Beam theory – Bending moment at mid-span for UDL\n\nA simply supported beam of span l carries a uniformly distributed load of intensity w per unit length over the entire span. What is the bending moment at the center of the beam?

Introduction / Context:
For basic loading cases, memorizing key formulas helps in quick checks and preliminary sizing. A simply supported beam under a full-span uniformly distributed load (UDL) is among the most common scenarios.

Given Data / Assumptions:

• Span l, UDL = w (force per unit length).
• Supports are simple (no end moments), beam is prismatic.
• Linear elastic behavior.

Concept / Approach:
By symmetry, reactions at supports are R_A = R_B = w l / 2. The bending moment at a distance x from the left is M(x) = R_A x − w x^2 / 2. The maximum occurs where shear V(x) = 0, i.e., at x = l/2.

Step-by-Step Solution:
Compute reactions: R_A = R_B = w l / 2.Moment at mid-span: M(l/2) = (w l / 2)(l/2) − w(l/2)^2 / 2.Simplify: M(l/2) = w l^2 / 4 − w l^2 / 8 = w l^2 / 8.Hence, the center bending moment equals w l^2 / 8.

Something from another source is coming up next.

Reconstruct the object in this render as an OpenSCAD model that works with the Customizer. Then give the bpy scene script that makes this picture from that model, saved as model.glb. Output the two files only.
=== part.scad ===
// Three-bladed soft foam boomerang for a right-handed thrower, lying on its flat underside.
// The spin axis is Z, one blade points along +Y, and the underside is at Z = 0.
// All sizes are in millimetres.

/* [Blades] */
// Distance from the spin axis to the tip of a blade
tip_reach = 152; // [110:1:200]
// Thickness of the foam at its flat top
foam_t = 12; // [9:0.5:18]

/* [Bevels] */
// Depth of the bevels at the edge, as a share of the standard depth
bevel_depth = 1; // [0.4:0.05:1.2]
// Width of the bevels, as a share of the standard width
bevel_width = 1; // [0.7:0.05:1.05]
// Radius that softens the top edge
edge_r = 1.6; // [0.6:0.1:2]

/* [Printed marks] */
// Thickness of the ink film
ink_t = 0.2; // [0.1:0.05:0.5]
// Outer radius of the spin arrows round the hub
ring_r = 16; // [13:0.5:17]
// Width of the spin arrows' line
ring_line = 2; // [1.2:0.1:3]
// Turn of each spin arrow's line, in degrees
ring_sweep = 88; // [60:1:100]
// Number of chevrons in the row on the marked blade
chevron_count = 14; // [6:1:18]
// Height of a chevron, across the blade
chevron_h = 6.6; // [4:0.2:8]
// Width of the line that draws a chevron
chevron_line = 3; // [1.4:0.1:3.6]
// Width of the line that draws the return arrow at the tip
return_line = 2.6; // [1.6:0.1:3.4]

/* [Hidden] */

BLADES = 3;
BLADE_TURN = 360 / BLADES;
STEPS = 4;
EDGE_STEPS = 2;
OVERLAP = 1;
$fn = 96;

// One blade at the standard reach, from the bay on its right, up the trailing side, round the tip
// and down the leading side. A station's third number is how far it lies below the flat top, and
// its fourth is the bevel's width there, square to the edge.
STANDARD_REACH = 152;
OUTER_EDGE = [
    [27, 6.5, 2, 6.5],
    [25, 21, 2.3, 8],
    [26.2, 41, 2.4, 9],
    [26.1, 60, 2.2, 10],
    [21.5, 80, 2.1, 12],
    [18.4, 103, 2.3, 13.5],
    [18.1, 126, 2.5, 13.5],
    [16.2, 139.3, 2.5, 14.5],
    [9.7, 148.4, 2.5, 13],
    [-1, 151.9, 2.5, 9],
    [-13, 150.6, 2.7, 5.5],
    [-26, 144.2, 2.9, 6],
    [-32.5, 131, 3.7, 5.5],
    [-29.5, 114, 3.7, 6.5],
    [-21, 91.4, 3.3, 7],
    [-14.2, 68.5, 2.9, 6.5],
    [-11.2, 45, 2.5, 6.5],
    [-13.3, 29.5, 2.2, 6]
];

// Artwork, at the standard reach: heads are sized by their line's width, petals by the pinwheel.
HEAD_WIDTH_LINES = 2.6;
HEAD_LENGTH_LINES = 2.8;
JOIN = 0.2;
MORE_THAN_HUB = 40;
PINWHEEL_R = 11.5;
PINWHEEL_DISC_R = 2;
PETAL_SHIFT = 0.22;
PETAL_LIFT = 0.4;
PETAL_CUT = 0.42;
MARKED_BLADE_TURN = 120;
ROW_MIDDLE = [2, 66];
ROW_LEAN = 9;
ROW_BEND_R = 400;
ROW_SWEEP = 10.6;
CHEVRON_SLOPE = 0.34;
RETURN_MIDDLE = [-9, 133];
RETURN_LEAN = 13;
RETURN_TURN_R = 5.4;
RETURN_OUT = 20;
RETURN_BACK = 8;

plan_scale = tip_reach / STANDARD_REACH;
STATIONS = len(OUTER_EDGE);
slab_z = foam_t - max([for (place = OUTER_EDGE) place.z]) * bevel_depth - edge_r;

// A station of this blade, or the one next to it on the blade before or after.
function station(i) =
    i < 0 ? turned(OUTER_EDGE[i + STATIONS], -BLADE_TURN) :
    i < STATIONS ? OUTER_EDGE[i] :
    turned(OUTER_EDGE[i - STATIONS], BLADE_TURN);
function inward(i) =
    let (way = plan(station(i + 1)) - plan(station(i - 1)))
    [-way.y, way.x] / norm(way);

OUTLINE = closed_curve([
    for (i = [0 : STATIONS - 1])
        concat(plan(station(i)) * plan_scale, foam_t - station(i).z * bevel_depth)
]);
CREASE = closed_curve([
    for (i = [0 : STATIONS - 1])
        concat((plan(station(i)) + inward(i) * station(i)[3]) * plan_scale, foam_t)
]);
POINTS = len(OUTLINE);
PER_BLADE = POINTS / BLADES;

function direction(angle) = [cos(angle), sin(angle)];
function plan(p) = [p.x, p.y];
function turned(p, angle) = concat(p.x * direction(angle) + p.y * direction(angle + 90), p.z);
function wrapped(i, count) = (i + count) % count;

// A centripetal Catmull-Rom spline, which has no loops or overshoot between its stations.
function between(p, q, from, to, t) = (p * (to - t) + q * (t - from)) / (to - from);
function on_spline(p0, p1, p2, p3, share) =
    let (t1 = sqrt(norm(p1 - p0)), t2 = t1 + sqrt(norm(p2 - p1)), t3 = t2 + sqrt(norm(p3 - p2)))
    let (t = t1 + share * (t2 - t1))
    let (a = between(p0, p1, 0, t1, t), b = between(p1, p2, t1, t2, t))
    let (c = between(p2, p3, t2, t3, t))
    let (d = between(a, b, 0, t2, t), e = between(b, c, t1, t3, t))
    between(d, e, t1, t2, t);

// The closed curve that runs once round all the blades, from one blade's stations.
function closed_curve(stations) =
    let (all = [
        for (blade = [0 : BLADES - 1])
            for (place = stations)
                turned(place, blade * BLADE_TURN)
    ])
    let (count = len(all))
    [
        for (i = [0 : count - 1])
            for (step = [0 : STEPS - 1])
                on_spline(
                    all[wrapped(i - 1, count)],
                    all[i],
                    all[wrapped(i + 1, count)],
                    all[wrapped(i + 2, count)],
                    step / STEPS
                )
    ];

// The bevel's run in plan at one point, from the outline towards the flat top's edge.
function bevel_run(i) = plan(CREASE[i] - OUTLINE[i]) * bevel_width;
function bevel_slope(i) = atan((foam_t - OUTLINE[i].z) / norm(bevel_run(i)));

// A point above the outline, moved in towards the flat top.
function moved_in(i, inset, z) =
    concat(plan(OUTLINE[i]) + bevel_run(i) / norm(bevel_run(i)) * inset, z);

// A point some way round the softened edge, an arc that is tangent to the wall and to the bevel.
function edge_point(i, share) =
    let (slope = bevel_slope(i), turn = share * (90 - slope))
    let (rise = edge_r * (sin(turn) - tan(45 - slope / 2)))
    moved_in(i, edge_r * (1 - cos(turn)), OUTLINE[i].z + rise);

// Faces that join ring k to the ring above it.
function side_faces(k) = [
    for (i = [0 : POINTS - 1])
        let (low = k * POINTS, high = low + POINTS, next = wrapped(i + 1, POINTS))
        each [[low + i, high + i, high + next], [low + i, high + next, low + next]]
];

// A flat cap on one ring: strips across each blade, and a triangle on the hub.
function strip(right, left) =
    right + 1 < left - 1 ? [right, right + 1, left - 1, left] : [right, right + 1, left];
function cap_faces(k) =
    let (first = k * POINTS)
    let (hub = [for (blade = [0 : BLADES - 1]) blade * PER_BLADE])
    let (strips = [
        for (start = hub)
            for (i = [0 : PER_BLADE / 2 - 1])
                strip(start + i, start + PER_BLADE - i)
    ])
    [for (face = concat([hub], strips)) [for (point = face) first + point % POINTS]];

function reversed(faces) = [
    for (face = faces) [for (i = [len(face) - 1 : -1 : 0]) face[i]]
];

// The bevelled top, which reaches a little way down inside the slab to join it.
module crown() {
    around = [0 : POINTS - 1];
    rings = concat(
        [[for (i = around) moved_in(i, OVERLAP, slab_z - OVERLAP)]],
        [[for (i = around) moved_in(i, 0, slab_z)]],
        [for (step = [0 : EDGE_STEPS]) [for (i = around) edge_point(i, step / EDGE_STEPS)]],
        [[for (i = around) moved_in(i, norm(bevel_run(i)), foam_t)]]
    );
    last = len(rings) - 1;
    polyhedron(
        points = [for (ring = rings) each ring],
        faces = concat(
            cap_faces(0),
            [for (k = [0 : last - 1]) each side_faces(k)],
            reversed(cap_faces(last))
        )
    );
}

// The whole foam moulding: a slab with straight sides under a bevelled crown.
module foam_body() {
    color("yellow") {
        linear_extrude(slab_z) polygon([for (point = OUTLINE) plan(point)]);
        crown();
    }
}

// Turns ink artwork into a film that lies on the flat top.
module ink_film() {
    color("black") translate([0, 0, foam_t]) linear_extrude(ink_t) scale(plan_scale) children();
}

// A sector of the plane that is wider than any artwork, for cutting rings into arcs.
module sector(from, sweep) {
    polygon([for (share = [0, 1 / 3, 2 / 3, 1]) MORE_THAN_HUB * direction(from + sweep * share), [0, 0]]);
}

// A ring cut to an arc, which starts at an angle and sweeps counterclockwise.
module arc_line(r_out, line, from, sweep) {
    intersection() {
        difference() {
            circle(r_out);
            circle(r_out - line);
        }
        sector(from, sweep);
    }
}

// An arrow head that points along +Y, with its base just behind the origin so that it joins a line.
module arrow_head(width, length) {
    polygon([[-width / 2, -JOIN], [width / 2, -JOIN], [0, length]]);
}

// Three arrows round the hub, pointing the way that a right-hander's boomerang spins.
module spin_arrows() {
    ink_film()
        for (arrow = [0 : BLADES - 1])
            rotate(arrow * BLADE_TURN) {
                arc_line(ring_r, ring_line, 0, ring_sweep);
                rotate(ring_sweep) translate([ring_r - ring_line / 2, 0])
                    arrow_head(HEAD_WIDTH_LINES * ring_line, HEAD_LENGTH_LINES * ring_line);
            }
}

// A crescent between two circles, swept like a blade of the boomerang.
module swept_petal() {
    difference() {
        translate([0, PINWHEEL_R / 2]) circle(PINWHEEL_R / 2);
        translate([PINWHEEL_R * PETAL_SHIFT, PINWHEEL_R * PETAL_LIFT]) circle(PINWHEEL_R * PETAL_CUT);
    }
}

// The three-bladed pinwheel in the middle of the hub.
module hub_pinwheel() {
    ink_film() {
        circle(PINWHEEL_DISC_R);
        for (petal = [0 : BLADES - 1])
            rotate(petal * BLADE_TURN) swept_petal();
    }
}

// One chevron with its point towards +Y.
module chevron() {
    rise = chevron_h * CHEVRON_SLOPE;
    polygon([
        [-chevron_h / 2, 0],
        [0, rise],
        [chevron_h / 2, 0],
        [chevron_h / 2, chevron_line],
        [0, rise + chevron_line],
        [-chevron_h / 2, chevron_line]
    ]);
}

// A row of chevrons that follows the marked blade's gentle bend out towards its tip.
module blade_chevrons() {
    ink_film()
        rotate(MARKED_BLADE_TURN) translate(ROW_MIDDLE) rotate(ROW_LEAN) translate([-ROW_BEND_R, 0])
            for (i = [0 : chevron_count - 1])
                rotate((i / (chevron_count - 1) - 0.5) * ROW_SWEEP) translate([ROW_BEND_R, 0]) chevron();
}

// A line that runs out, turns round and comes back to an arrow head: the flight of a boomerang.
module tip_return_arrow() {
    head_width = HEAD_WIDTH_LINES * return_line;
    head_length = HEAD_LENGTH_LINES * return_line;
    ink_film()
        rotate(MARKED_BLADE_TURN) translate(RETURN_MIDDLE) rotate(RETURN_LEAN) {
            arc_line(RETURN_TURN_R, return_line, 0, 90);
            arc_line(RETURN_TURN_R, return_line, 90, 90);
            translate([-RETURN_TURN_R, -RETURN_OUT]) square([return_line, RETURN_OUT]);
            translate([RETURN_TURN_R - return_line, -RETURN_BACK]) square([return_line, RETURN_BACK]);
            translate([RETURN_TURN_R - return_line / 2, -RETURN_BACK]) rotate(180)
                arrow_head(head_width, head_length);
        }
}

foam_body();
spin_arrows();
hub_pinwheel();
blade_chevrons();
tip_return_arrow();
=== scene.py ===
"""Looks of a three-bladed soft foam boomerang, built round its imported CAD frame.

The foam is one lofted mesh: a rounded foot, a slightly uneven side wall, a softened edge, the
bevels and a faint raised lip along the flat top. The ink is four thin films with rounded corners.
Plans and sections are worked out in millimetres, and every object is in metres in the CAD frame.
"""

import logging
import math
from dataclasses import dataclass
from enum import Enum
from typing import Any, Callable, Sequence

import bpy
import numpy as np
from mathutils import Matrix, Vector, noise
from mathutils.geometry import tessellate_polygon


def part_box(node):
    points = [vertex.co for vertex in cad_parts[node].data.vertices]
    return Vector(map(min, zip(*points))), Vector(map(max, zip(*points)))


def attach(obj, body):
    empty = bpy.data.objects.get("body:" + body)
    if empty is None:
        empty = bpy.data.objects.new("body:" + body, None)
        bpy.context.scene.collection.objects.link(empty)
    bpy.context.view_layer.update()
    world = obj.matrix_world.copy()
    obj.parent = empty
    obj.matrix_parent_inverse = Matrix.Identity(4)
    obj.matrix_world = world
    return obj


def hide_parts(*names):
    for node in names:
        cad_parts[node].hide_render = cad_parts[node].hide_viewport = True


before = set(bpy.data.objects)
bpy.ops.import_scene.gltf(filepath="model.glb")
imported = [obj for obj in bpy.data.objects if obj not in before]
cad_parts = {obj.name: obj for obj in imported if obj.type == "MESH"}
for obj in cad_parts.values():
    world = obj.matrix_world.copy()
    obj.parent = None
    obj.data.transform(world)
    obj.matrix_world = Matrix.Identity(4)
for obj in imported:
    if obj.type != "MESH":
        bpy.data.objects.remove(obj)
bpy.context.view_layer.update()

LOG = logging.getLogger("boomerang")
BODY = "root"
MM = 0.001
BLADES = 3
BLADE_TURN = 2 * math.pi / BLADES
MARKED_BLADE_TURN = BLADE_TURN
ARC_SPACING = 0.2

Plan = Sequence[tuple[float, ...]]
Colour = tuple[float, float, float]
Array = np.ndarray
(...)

Verification / Alternative check:
The parabolic bending moment diagram for full UDL peaks at the center with the known value w l^2 / 8; area under shear diagram also corroborates this result.

Why Other Options Are Wrong:
Zero is inconsistent with UDL; w l^2 / 2 and /4 are too high; /12 is not the standard value for this case.

Common Pitfalls:
Forgetting the 1/2 factor in the distributed load moment term; mixing with the point-load mid-span case P L / 4.

Final Answer:
w l^2 / 8